The trend I see is tools that better understand your code and what you're trying to do - refactoring is all about that, and it's just the tip of the iceberg. That's an area where there are lots of possibilities to make developers more productive, and there's huge potential there which is barely tapped.

I recently rewrote the Navigator module to use the new NetBeans 4.0 Java API - the API that lets you get structural information and metadata about Java classes, find usages of things, and such. It's amazingly powerful and a vast improvement over 3.x - it makes all sorts of things possible in the area of tools that understand your code.

Look for more interesting tools in this vein as people begin to realize how much is now possible - it's very fertile ground.

Presumably Java Studio Creator has helped a lot with providing UI feedback, and feedback on the OpenAPIs. Is there a "branch" of NetBeans that those guys use, and if so will we see any of this new functionality folded back into the main release?

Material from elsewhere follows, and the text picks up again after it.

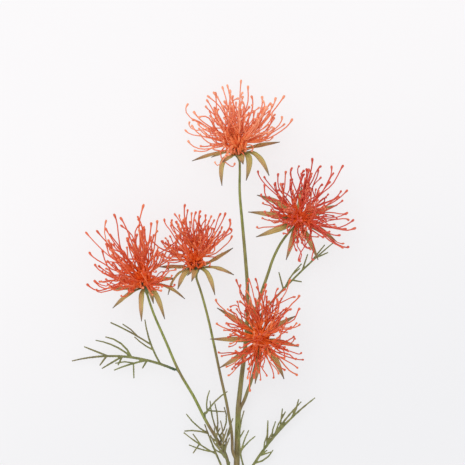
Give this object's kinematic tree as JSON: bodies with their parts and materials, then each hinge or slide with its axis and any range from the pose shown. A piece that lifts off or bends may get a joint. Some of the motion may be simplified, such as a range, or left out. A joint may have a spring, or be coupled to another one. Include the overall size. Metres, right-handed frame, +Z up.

Due to the timing of their initial release cycle, Creator uses an alternate window system implementation that was put together in parallel with the 3.6 rewrite. Duplication is ugly, but sometimes you have business reasons to do things like that. We've implemented the things they still needed in 4.0's window system, and integrated various patches from the Creator team, and the next release of Creator will be based solely on the main NetBeans codeline.

I know a lot of people really like the windowing system, and would love to see it as a standalone Swing component. Any plans to do this - either separately from or as part of the core Swing package?

It's certainly doable, and I've talked to a few people who were interested in doing this. I know that the tab control, which is at the heart of it, is already being used in a few places. Making things standalone is generally a desirable goal - it tends to improve code quality - if you need things to tightly depend on each other, they're probably not providing the APIs they should.

I don't know that Sun will take the lead in separating the window system from the rest of the platform, but someone in the wider community could certainly do it, and as long as everything remained compatible there would be no reason not to accept such patches. A worthwhile question is whether someone who believes they need the window system wouldn't benefit more from building on the NetBeans platform as a whole - there are a lot of other problems in building a desktop app that it solves. So the standalone window system thing may be a bit of a chimera.

And for those who think building on the NetBeans platform must be a heavyweight solution, I highly recommend downloading the platform and starting it up solo, without any modules. It takes up all of 3 to 4Mb and starts like lightning.

Talking of Swing, does the NetBeans team generally have much contact with the Swing team at Sun? Can we get a scoop on their plans for new versions of Swing - and of Java on the client-side in general?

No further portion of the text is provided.